Cuando un jugador logra completar las nueve figuras de cualquiera de sus fichas, debe golpear de inmediato y con mucha fuerza la mesa o aplaudir hasta que el cantador le oiga. Este mismo proceso se repite durante los más de cien “chances” que se juegan a diario en La Central.
Habiendo perdido los primeros cinco chances, Rigoberto empieza a dudar de seguir jugando o no. Ya perdió casi dos dólares y las cartas no le pintan bien.

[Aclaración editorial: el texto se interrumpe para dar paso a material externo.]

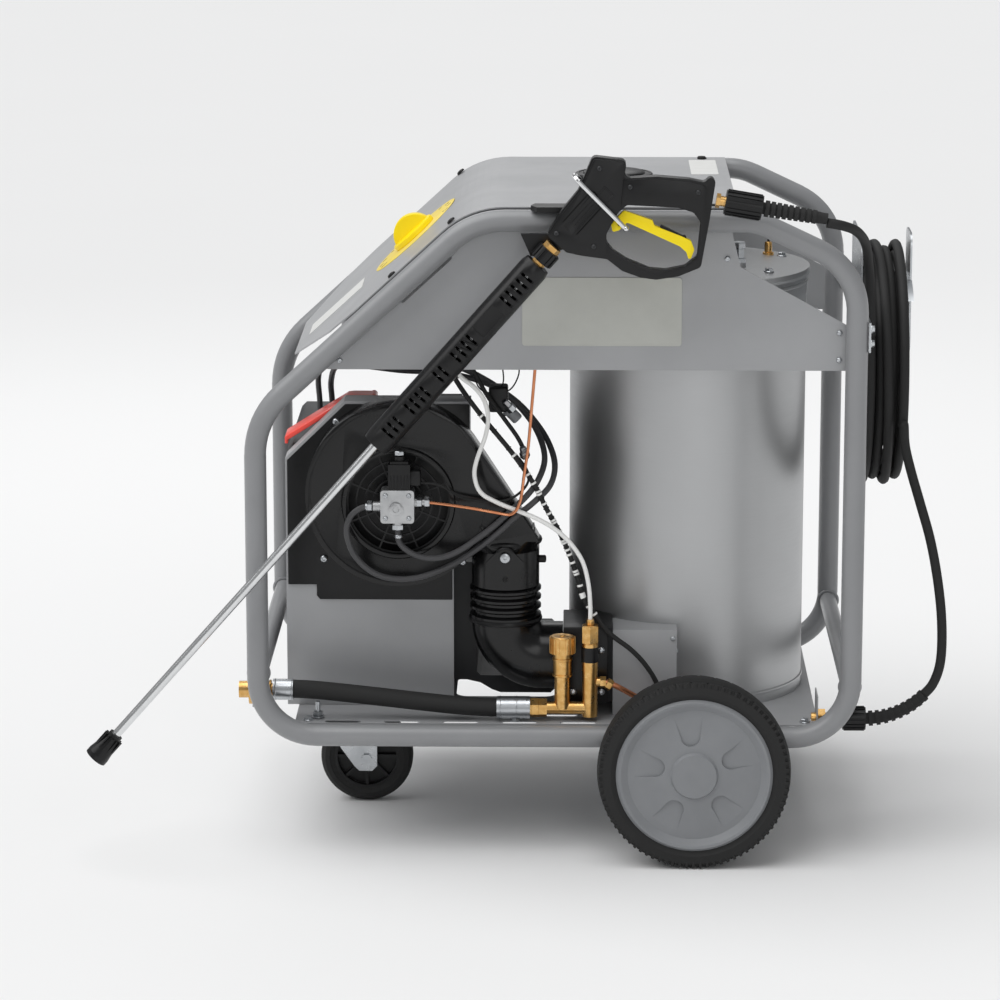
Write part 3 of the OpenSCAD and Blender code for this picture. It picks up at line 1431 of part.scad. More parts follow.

Cada vez que pierde un chance debe regresar todos los granos de maíz al canal que divide en dos la mesa y volver a empezar de nuevo.
-Me han mandado con el pisto para pagar el recibo y no me lo puedo gastar – me cuenta, sacándose un recibo del agua cuando ha terminado el chance y el apuntador le pregunta que si va a jugar otra vez.
El premio varía según el precio del chance, y a partir del tercer juego del día el cartón se pone a $0.05 con un premio de $25, pero si el cliente llegó temprano puede jugar “la grandota” que es un premio de sesenta dólares cuando la ficha está a diez centavos.
Por todos los pasillos andan varias mujeres con delantales negros donde guardan cajetillas de cigarros para venderles a los clientes. Una de ellas, piel blanca, blanquísima y quizá de unos 27 años, se la acerca a Rigoberto y le sonríe. Usa una licra roja y una blusa negra, desnuda de la espalda. El jugador le pide que se acerque y le pide fuego para un cigarro que se saca de la bolsa. Empieza a fumar y dice que se acabó el juego. Al menos diez personas han ganado y él solo sabe perder.
Sin embargo, perder no es algo que le preocupe tanto a Rigoberto. Después de tantos años dice que se ha acostumbrado a perder de vez en cuando pero confía en los golpes de suerte que le suelen dejar gordo el bolsillo.
-Ya he ganado hasta cien pesos (dólares) y eso compensa hasta uno o dos meses de jugar – dice, risueño, como quien se levanta, polvoriento de la calle, y hace como que nada le ha pasado.
Esta mala racha no le quita la sonrisa de la cara y solo se levanta de su asiento para despedirse de sus amigos cercanos, otros que seguirán jugando hasta las tres, cuatro o cinco de la tarde en este mismo lugar, jugando a perder o a ganar, el siempre complaciente juego del azar de la lotería de cartón.